[Required task] Everything from the first line down to the line containing "material with one" should be reproduced exactly; please include nothing else.

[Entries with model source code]
- - - - -

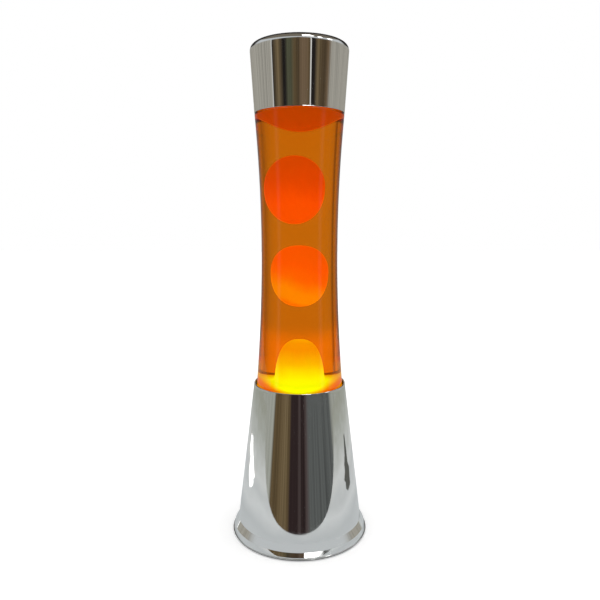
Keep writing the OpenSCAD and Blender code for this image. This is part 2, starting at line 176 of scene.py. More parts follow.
class Shader:
    """A material with one Principled shader, and short ways to add nodes to it."""

    def __init__(self, name, **sockets):
        self.material = bpy.data.materials.new(name)
        self.material.use_nodes = True
        self.tree = self.material.node_tree
        self.nodes = self.tree.nodes
        self.surface = next(n for n in self.nodes if n.type == "BSDF_PRINCIPLED")
        self.output = next(n for n in self.nodes if n.type == "OUTPUT_MATERIAL")
        self.coords = self.nodes.new("ShaderNodeTexCoord").outputs["Object"]
        for socket, value in sockets.items():
            self.surface.inputs[socket.replace("_", " ")].default_value = value

    def link(self, source, target):
        self.tree.links.new(source, target)

    def drive(self, source, socket):
        self.link(source, self.surface.inputs[socket])

    def noise(self, scale, detail=3.0, stretch=(1, 1, 1), roughness=0.5):
        """Noise of that many features per metre, stretched along an axis where its number is small."""
        mapping = self.nodes.new("ShaderNodeMapping")
        mapping.inputs["Scale"].default_value = stretch
        noise = self.nodes.new("ShaderNodeTexNoise")
        noise.inputs["Scale"].default_value = scale
        noise.inputs["Detail"].default_value = detail
        noise.inputs["Roughness"].default_value = roughness
        self.link(self.coords, mapping.inputs["Vector"])
        self.link(mapping.outputs["Vector"], noise.inputs["Vector"])
        return noise.outputs["Fac"]

    def fit(self, source, low, high, start=0.3, end=0.7):
        """source from start..end to low..high."""
        span = self.nodes.new("ShaderNodeMapRange")
        span.inputs["From Min"].default_value = start
        span.inputs["From Max"].default_value = end
        span.inputs["To Min"].default_value = low
        span.inputs["To Max"].default_value = high
        self.link(source, span.inputs["Value"])
        return span.outputs["Result"]

    def maths(self, operation, first, second):
        node = self.nodes.new("ShaderNodeMath")
        node.operation = operation
        for socket, value in zip(node.inputs, (first, second)):
            if isinstance(value, (int, float)):
                socket.default_value = value
            else:
                self.link(value, socket)
        return node.outputs["Value"]

    def ramp(self, source, stops):
        """Colour by source, from (place, colour) stops."""
        node = self.nodes.new("ShaderNodeValToRGB")
        fill_ramp(node, stops)
        self.link(source, node.inputs["Fac"])
        return node.outputs["Color"]

    def mix(self, share, first, second):
        """Colour between first and second."""
        node = self.nodes.new("ShaderNodeMixRGB")
        for socket, value in zip(node.inputs, (share, first, second)):
            self.link(value, socket)
        return node.outputs["Color"]

    def bump(self, height, depth, strength=1.0):
        """Bump of that depth in metres."""
        node = self.nodes.new("ShaderNodeBump")
        node.inputs["Strength"].default_value = strength
        node.inputs["Distance"].default_value = depth
        self.link(height, node.inputs["Height"])
        self.drive(node.outputs["Normal"], "Normal")

    def axis(self, name):
        """The object's own X, Y or Z, in metres."""
        split = self.nodes.new("ShaderNodeSeparateXYZ")
        self.link(self.coords, split.inputs["Vector"])
        return split.outputs[name]

    def off_axis(self, depth=1.0):
        """Distance from the Z axis, in metres, with Y counted as depth of its length."""
        flat = self.nodes.new("ShaderNodeVectorMath")
        flat.operation = "MULTIPLY"
        flat.inputs[1].default_value = (1, depth, 0)
        length = self.nodes.new("ShaderNodeVectorMath")
        length.operation = "LENGTH"
        self.link(self.coords, flat.inputs[0])
        self.link(flat.outputs["Vector"], length.inputs[0])
        return length.outputs["Value"]


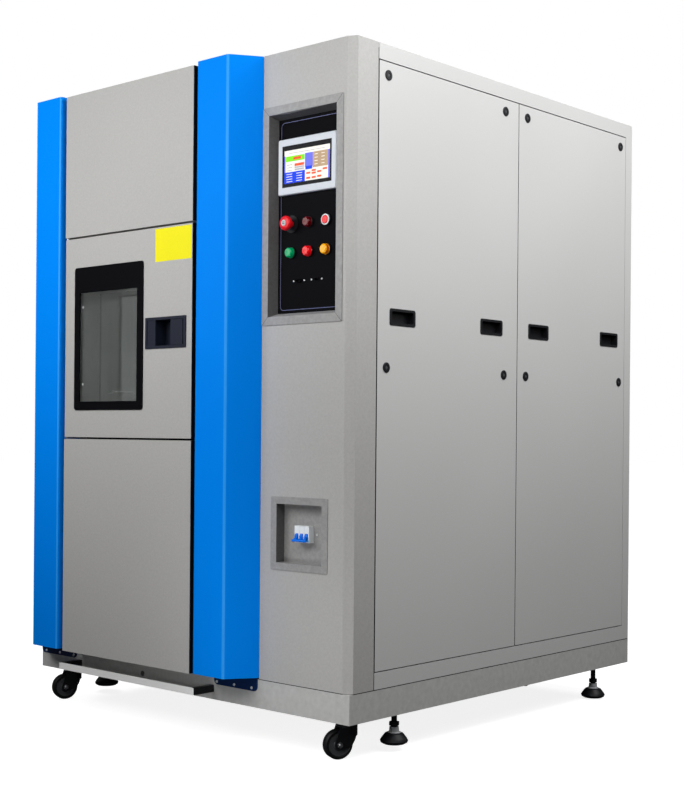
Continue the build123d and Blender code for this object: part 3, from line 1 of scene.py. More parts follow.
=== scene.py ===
# %% [markdown]
# # A three-zone thermal shock test chamber
# The machine is a tall sheet-metal cabinet on casters: two blue pillars, a grey
# door with a window between them, and a control column on the right. The CAD
# model already has every panel at its real size, so this file gives the metal,
# plastic and glass their finish, and models the small things that are all looks:
# the display's picture, a printed outline, screws, seams and stickers.

# %% load the frame
import json
import math

import bmesh
import bpy
from mathutils import Matrix, Vector


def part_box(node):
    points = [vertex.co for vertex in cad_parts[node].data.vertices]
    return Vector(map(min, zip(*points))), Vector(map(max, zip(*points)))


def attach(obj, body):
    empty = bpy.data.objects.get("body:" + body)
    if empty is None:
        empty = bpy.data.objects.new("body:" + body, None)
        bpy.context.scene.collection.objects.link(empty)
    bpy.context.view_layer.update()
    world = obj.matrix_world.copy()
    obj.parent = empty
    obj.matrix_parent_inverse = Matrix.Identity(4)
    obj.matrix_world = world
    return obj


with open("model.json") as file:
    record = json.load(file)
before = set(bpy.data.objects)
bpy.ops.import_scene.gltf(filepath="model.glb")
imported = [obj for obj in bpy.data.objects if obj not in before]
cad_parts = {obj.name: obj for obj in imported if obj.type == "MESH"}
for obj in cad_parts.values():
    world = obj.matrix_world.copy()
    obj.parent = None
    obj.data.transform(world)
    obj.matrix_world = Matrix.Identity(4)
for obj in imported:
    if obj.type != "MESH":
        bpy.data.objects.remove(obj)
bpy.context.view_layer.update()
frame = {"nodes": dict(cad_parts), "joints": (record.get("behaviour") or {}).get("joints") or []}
nodes = frame["nodes"]

# %% [markdown]
# ## The camera
# A product photographer stood in front of the right-hand corner with a lens a
# little longer than normal. The optical axis is level, and the picture is
# shifted a little instead of tilted, so that upright edges stay upright. The lens,
# the place and the turn come from fitting a camera to the photograph. A Track To
# constraint would aim a camera quicker, but it can't hold a small roll.

# %% camera
CAMERA_PLACE = Vector((3.0505, -3.3590, 0.8734))
CAMERA_YAW = math.radians(41.9)
CAMERA_ROLL = math.radians(0.48)
LENS = 61.965
UPWARD_SHIFT = 0.0404
camera = bpy.data.objects.new("camera", bpy.data.cameras.new("camera"))
bpy.context.scene.collection.objects.link(camera)
bpy.context.scene.camera = camera
camera.data.lens = LENS
camera.data.shift_y = UPWARD_SHIFT
camera.data.clip_end = 60.0
level = Matrix.Rotation(CAMERA_YAW, 4, "Z") @ Matrix.Rotation(math.radians(90.0), 4, "X")
camera.matrix_world = Matrix.Translation(CAMERA_PLACE) @ level @ Matrix.Rotation(CAMERA_ROLL, 4, "Z")
print("camera at", tuple(round(v, 3) for v in camera.matrix_world.translation))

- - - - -

[Answer for the task]
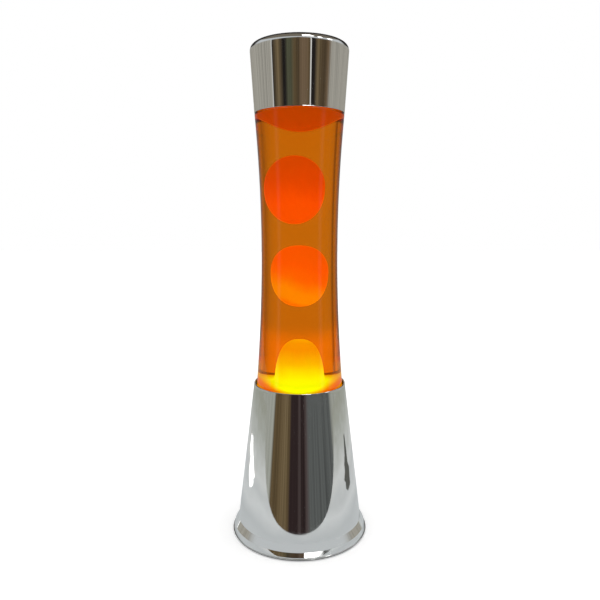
Keep writing the OpenSCAD and Blender code for this image. This is part 2, starting at line 176 of scene.py. More parts follow.
class Shader:
    """A material with one Principled shader, and short ways to add nodes to it."""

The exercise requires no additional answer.